- [Goal]:
The data must be written out once more, precisely as given.

- [Records for this exercise]:
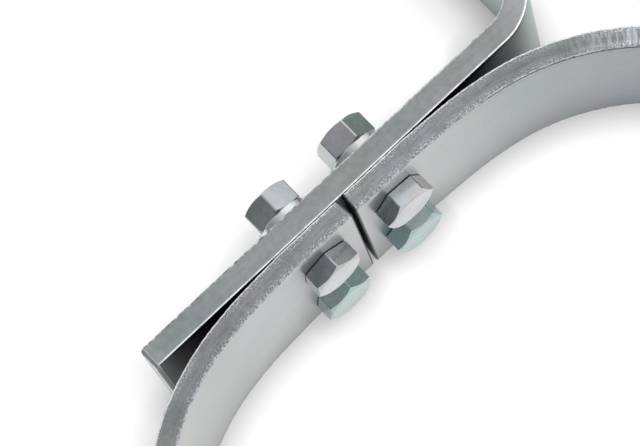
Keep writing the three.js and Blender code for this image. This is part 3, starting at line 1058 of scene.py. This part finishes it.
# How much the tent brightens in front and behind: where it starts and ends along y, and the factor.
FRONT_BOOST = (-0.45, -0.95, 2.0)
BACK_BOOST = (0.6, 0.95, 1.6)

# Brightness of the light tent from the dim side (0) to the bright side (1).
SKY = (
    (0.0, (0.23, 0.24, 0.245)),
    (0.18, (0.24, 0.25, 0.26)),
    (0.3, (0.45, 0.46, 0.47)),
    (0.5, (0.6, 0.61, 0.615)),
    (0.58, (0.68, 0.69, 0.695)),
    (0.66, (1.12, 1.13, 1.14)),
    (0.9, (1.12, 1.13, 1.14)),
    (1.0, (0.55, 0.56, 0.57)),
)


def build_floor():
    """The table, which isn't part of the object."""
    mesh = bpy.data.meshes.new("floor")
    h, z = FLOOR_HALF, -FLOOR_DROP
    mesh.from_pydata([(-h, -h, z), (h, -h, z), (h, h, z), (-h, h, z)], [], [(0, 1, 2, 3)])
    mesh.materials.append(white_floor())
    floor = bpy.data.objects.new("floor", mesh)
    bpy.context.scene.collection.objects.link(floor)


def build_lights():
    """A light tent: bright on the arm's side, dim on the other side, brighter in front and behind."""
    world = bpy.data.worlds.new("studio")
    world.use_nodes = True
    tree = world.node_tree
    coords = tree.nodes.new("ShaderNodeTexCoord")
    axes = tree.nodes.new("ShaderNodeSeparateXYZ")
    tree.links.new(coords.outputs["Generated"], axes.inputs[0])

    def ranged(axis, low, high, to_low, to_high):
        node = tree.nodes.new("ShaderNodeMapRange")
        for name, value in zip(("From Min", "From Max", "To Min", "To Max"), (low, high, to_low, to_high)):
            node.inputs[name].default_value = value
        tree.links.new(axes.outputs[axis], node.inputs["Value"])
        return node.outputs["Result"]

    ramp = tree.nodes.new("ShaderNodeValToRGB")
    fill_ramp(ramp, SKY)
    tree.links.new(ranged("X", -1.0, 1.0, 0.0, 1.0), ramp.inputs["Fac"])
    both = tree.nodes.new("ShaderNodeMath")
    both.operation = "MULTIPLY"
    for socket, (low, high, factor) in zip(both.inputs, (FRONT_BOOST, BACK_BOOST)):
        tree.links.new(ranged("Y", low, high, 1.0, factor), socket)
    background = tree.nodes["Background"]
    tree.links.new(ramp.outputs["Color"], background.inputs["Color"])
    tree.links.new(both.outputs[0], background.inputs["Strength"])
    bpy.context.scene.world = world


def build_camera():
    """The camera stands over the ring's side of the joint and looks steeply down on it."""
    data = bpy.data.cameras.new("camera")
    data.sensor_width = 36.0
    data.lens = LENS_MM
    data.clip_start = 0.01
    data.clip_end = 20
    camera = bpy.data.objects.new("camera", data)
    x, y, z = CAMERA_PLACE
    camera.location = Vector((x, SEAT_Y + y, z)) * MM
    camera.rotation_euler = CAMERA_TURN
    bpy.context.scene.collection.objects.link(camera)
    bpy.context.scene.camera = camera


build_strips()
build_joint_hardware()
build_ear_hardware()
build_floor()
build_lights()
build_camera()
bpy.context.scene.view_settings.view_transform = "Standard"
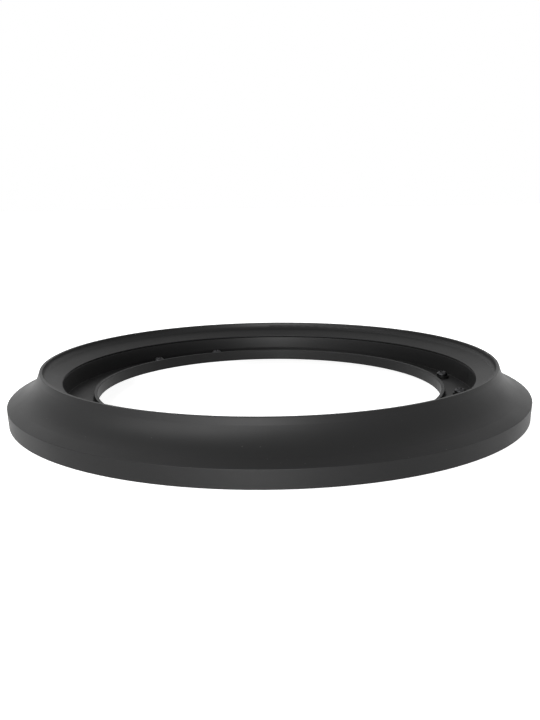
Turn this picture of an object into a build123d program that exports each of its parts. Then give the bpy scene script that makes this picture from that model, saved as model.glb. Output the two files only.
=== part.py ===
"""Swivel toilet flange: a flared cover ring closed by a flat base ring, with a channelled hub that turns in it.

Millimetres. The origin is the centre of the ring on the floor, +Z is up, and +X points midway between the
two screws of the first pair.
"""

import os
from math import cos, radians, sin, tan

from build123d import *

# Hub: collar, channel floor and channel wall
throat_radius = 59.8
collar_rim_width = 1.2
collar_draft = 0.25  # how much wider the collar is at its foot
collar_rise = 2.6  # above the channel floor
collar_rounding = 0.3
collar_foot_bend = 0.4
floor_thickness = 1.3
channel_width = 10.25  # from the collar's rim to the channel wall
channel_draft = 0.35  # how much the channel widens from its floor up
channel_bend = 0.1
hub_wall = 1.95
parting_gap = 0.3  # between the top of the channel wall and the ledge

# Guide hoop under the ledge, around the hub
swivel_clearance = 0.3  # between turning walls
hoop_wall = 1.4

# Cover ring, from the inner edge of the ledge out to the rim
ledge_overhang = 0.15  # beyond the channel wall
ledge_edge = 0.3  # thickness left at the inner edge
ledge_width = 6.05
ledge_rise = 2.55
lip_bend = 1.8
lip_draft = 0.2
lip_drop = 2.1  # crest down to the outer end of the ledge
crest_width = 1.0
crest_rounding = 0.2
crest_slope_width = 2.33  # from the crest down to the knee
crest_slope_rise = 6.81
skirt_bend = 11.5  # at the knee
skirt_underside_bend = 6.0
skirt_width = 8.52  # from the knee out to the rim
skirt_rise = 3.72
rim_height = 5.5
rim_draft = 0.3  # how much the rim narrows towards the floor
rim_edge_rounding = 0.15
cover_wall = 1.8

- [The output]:
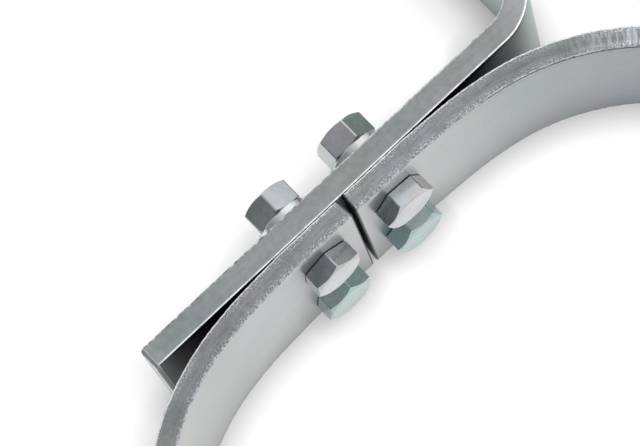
Keep writing the three.js and Blender code for this image. This is part 3, starting at line 1058 of scene.py. This part finishes it.
# How much the tent brightens in front and behind: where it starts and ends along y, and the factor.
FRONT_BOOST = (-0.45, -0.95, 2.0)
BACK_BOOST = (0.6, 0.95, 1.6)

# Brightness of the light tent from the dim side (0) to the bright side (1).
SKY = (
    (0.0, (0.23, 0.24, 0.245)),
    (0.18, (0.24, 0.25, 0.26)),
    (0.3, (0.45, 0.46, 0.47)),
    (0.5, (0.6, 0.61, 0.615)),
    (0.58, (0.68, 0.69, 0.695)),
    (0.66, (1.12, 1.13, 1.14)),
    (0.9, (1.12, 1.13, 1.14)),
    (1.0, (0.55, 0.56, 0.57)),
)


def build_floor():
    """The table, which isn't part of the object."""
    mesh = bpy.data.meshes.new("floor")
    h, z = FLOOR_HALF, -FLOOR_DROP
    mesh.from_pydata([(-h, -h, z), (h, -h, z), (h, h, z), (-h, h, z)], [], [(0, 1, 2, 3)])
    mesh.materials.append(white_floor())
    floor = bpy.data.objects.new("floor", mesh)
    bpy.context.scene.collection.objects.link(floor)


def build_lights():
    """A light tent: bright on the arm's side, dim on the other side, brighter in front and behind."""
    world = bpy.data.worlds.new("studio")
    world.use_nodes = True
    tree = world.node_tree
    coords = tree.nodes.new("ShaderNodeTexCoord")
    axes = tree.nodes.new("ShaderNodeSeparateXYZ")
    tree.links.new(coords.outputs["Generated"], axes.inputs[0])

    def ranged(axis, low, high, to_low, to_high):
        node = tree.nodes.new("ShaderNodeMapRange")
        for name, value in zip(("From Min", "From Max", "To Min", "To Max"), (low, high, to_low, to_high)):
            node.inputs[name].default_value = value
        tree.links.new(axes.outputs[axis], node.inputs["Value"])
        return node.outputs["Result"]

    ramp = tree.nodes.new("ShaderNodeValToRGB")
    fill_ramp(ramp, SKY)
    tree.links.new(ranged("X", -1.0, 1.0, 0.0, 1.0), ramp.inputs["Fac"])
    both = tree.nodes.new("ShaderNodeMath")
    both.operation = "MULTIPLY"
    for socket, (low, high, factor) in zip(both.inputs, (FRONT_BOOST, BACK_BOOST)):
        tree.links.new(ranged("Y", low, high, 1.0, factor), socket)
    background = tree.nodes["Background"]
    tree.links.new(ramp.outputs["Color"], background.inputs["Color"])
    tree.links.new(both.outputs[0], background.inputs["Strength"])
    bpy.context.scene.world = world


def build_camera():
    """The camera stands over the ring's side of the joint and looks steeply down on it."""
    data = bpy.data.cameras.new("camera")
    data.sensor_width = 36.0
    data.lens = LENS_MM
    data.clip_start = 0.01
    data.clip_end = 20
    camera = bpy.data.objects.new("camera", data)
    x, y, z = CAMERA_PLACE
    camera.location = Vector((x, SEAT_Y + y, z)) * MM
    camera.rotation_euler = CAMERA_TURN
    bpy.context.scene.collection.objects.link(camera)
    bpy.context.scene.camera = camera


build_strips()
build_joint_hardware()
build_ear_hardware()
build_floor()
build_lights()
build_camera()
bpy.context.scene.view_settings.view_transform = "Standard"
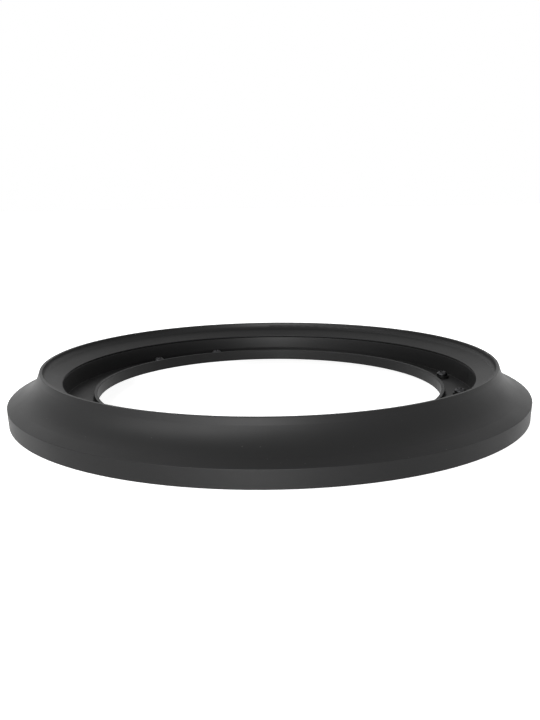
Turn this picture of an object into a build123d program that exports each of its parts. Then give the bpy scene script that makes this picture from that model, saved as model.glb. Output the two files only.
=== part.py ===
"""Swivel toilet flange: a flared cover ring closed by a flat base ring, with a channelled hub that turns in it.

Millimetres. The origin is the centre of the ring on the floor, +Z is up, and +X points midway between the
two screws of the first pair.
"""

import os
from math import cos, radians, sin, tan

from build123d import *

# Hub: collar, channel floor and channel wall
throat_radius = 59.8
collar_rim_width = 1.2
collar_draft = 0.25  # how much wider the collar is at its foot
collar_rise = 2.6  # above the channel floor
collar_rounding = 0.3
collar_foot_bend = 0.4
floor_thickness = 1.3
channel_width = 10.25  # from the collar's rim to the channel wall
channel_draft = 0.35  # how much the channel widens from its floor up
channel_bend = 0.1
hub_wall = 1.95
parting_gap = 0.3  # between the top of the channel wall and the ledge

# Guide hoop under the ledge, around the hub
swivel_clearance = 0.3  # between turning walls
hoop_wall = 1.4

# Cover ring, from the inner edge of the ledge out to the rim
ledge_overhang = 0.15  # beyond the channel wall
ledge_edge = 0.3  # thickness left at the inner edge
ledge_width = 6.05
ledge_rise = 2.55
lip_bend = 1.8
lip_draft = 0.2
lip_drop = 2.1  # crest down to the outer end of the ledge
crest_width = 1.0
crest_rounding = 0.2
crest_slope_width = 2.33  # from the crest down to the knee
crest_slope_rise = 6.81
skirt_bend = 11.5  # at the knee
skirt_underside_bend = 6.0
skirt_width = 8.52  # from the knee out to the rim
skirt_rise = 3.72
rim_height = 5.5
rim_draft = 0.3  # how much the rim narrows towards the floor
rim_edge_rounding = 0.15
cover_wall = 1.8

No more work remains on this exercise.